Paula Holtzclaw (North Carolina)

Carolina Afternoon
Oil
30″x40″
“I must paint landscapes, because I enjoy being outdoors and just can’t help but see paintings everywhere. I love painting skies and, in particular, the natural, unspoiled areas of our coastal lowlands here on the East Coast This area has a distinct peace and calmness to it, especially in the evenings at sunset.”

Carol Swinney (Wyoming)

Layers of Desert Color
Oil
9″x12″
“Simply put, I paint landscape, because I love the immeasurable amount of subject matter I find in this gorgeous West we live in. I was born on a 13,000-acre cattle ranch at the base of Casper Mountain in Casper, Wyoming. And the rolling foothills and distant mountains were what I grew up with.”

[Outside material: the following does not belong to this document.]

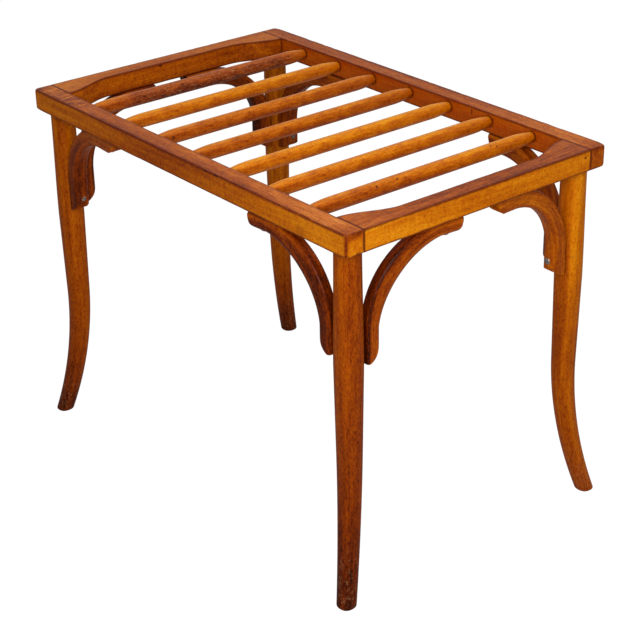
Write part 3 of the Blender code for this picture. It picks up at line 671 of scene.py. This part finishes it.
def brace_tree():
    """A quarter-bend brace: a rounded-square section swept round one bend, with open ends."""
    names = ("Width", "Thickness", "Reach", "Drop", "Bend Radius", "Outer Round", "Inner Round")
    tree, size = new_tree("quarter-bend brace", {**{n: "Float" for n in names}, "Bend Steps": "Int",
                                                 "Step": "Float", "Wood": "Material"})
    line = add(tree, "GeometryNodeMeshLine", {"Count": 3, "Start Location": (0, 0, 0), "Offset": (0, 0, 0)})
    index = add(tree, "GeometryNodeInputIndex")
    first = add(tree, "FunctionNodeCompare", {"A": index, "B": 0}, data_type="INT", operation="EQUAL")
    last = add(tree, "FunctionNodeCompare", {"A": index, "B": 2}, data_type="INT", operation="EQUAL")
    back = add(tree, "ShaderNodeMath", {0: size["Reach"], 1: -1.0}, operation="MULTIPLY")
    down = add(tree, "ShaderNodeMath", {0: size["Drop"], 1: -1.0}, operation="MULTIPLY")
    tip_x = add(tree, "ShaderNodeMath", {0: first, 1: back}, operation="MULTIPLY")
    tip_z = add(tree, "ShaderNodeMath", {0: last, 1: down}, operation="MULTIPLY")
    knee = add(tree, "ShaderNodeCombineXYZ", {"X": tip_x, "Z": tip_z})
    bent = add(tree, "GeometryNodeSetPosition", {"Geometry": line, "Position": knee})
    path = add(tree, "GeometryNodeMeshToCurve", {0: bent})
    eased = add(tree, "GeometryNodeFilletCurve", {"Curve": path, "Count": size["Bend Steps"],
                                                  "Radius": size["Bend Radius"]}, mode="POLY")
    even = add(tree, "GeometryNodeResampleCurve", {"Curve": eased, "Length": size["Step"]}, mode="LENGTH")
    far = add(tree, "GeometryNodeSplineParameter").outputs["Length"]
    measured = add(tree, "GeometryNodeStoreNamedAttribute", {"Geometry": even, "Name": "along",
                                                             "Value": far})
    shape = add(tree, "GeometryNodeCurvePrimitiveQuadrilateral", {"Width": size["Width"],
                                                                  "Height": size["Thickness"]})
    at = add(tree, "ShaderNodeSeparateXYZ", {0: add(tree, "GeometryNodeInputPosition")}).outputs
    inside = add(tree, "ShaderNodeMath", {0: at["Y"], 1: 0.0}, operation="GREATER_THAN")
    radius = add(tree, "ShaderNodeMapRange", {"Value": inside, "To Min": size["Outer Round"],
                                              "To Max": size["Inner Round"]})
    rounded = add(tree, "GeometryNodeFilletCurve", {"Curve": shape, "Count": 5,
                                                    "Radius": radius}, mode="POLY")
    fine = add(tree, "GeometryNodeSubdivideCurve", {"Curve": rounded, "Cuts": 3})
    half = add(tree, "ShaderNodeMath", {0: size["Thickness"], 1: 0.5}, operation="MULTIPLY")
    inwards = add(tree, "ShaderNodeCombineXYZ", {"Y": half})
    seated = add(tree, "GeometryNodeSetPosition", {"Geometry": fine, "Offset": inwards})
    section = add(tree, "GeometryNodeStoreNamedAttribute",
                  {"Geometry": seated, "Name": "section",
                   "Value": add(tree, "GeometryNodeInputPosition")}, data_type="FLOAT_VECTOR")
    swept = add(tree, "GeometryNodeCurveToMesh", {"Curve": measured, "Profile Curve": section,
                                                  "Fill Caps": False})

    along = add(tree, "GeometryNodeInputNamedAttribute", {"Name": "along"}, data_type="FLOAT")
    across = add(tree, "GeometryNodeInputNamedAttribute", {"Name": "section"}, data_type="FLOAT_VECTOR")
    part = add(tree, "ShaderNodeSeparateXYZ", {0: across}).outputs
    run = add(tree, "ShaderNodeCombineXYZ", {"X": along, "Y": part["X"], "Z": part["Y"]})
    named = add(tree, "GeometryNodeStoreNamedAttribute", {"Geometry": swept, "Name": "grain",
                                                          "Value": run}, data_type="FLOAT_VECTOR")
    painted = add(tree, "GeometryNodeSetMaterial", {"Geometry": named, "Material": size["Wood"]})
    real = add(tree, "GeometryNodeRealizeInstances", {"Geometry": painted})
    add(tree, "NodeGroupOutput", {0: real})
    return tree


def leg_radius(height):
    """Radius of a leg: it swells to its belly and slims a little to the top."""
    if height < LEG_BELLY_HEIGHT:
        return LEG_FOOT_RADIUS + (LEG_BELLY_RADIUS - LEG_FOOT_RADIUS) * height / LEG_BELLY_HEIGHT
    slimmed = blend(height, LEG_BELLY_HEIGHT, RAIL_BOTTOM)
    return LEG_BELLY_RADIUS + (LEG_TOP_RADIUS - LEG_BELLY_RADIUS) * slimmed


def hand_shape(mesh, brace):
    """Give a brace its deeper or slimmer bend, rounded ends, outward lean and hollowed seat."""
    rail_arm, leg_arm = brace.rail_arm, brace.drop - brace.bend
    arc = brace.bend * math.pi / 2
    for vert, run in zip(mesh.vertices, mesh.attributes["grain"].data):
        along, across, depth = run.vector
        angle = max(0.0, min(1.0, (along - rail_arm) / arc)) * math.pi / 2
        deep = brace.arm_thickness + (brace.bend_thickness - brace.arm_thickness) * math.sin(2 * angle)
        more = depth * (deep / brace.arm_thickness - 1)
        back = 1 - math.sqrt(max(0.0, 1 - (depth / brace.arm_thickness) ** 2))
        rail_share = max(0.0, (rail_arm - along) / rail_arm)
        leg_share = max(0.0, (along - rail_arm - arc) / leg_arm)
        u = -vert.co.x + more * math.sin(angle) - brace.rail_run * back * min(rail_share, 1.0)
        v = -vert.co.z + more * math.cos(angle) - brace.leg_run * back * min(leg_share, 1.0)
        y = vert.co.y + brace.shift(u)
        radius = leg_radius(RAIL_BOTTOM - v) + SEAT_CLEARANCE
        if abs(y) < radius:
            side = (radius ** LEG_SQUARENESS - abs(y) ** LEG_SQUARENESS) ** (1 / LEG_SQUARENESS)
            u = max(u, side - BRACE_SEAT)
        vert.co = (-u, y, -v)


def close_ends(mesh):
    """Close both open ends of a brace with strips across them, and ease their rims."""
    bm = bmesh.new()
    bm.from_mesh(mesh)
    grain = bm.verts.layers.float_vector["grain"]
    open_edges = [edge for edge in bm.edges if edge.is_boundary]
    ends = {vert for edge in open_edges for vert in edge.verts}
    longest = max(vert[grain].x for vert in ends)
    for at_leg in (False, True):
        ring = [vert for vert in ends if (vert[grain].x > longest / 2) == at_leg]
        vert = min(ring, key=lambda v: (abs(v[grain].y) > 0.1 * MM, v[grain].z))
        loop = [vert]
        while len(loop) < len(ring):
            step = [edge.other_vert(vert) for edge in vert.link_edges if edge.is_boundary]
            vert = next(v for v in step if v not in loop)
            loop.append(vert)
        count = len(loop)
        for i in range(count // 2):
            strip = [loop[i], loop[i + 1], loop[count - i - 1], loop[-i]]
            bm.faces.new(list(dict.fromkeys(strip)))
    bmesh.ops.recalc_face_normals(bm, faces=bm.faces)
    bmesh.ops.bevel(bm, geom=open_edges, offset=END_EASE, segments=3, profile=0.5, affect="EDGES",
                    clamp_overlap=True)
    bm.to_mesh(mesh)
    bm.free()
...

Peter Fiore (Pennsylvania)

Passage-Genesis
Oil
72″x72″
“I’m not a traditional landscape painter. The armature for my paint is a representation of a landscape, but all of it is a metaphor for humanity. Trees are a stand in for universal life on this planet. They can express sorrow, joy, and vulnerability, as well as majesty. The landscape allows me to paint somewhat more abstractly while maintaining a representational image.”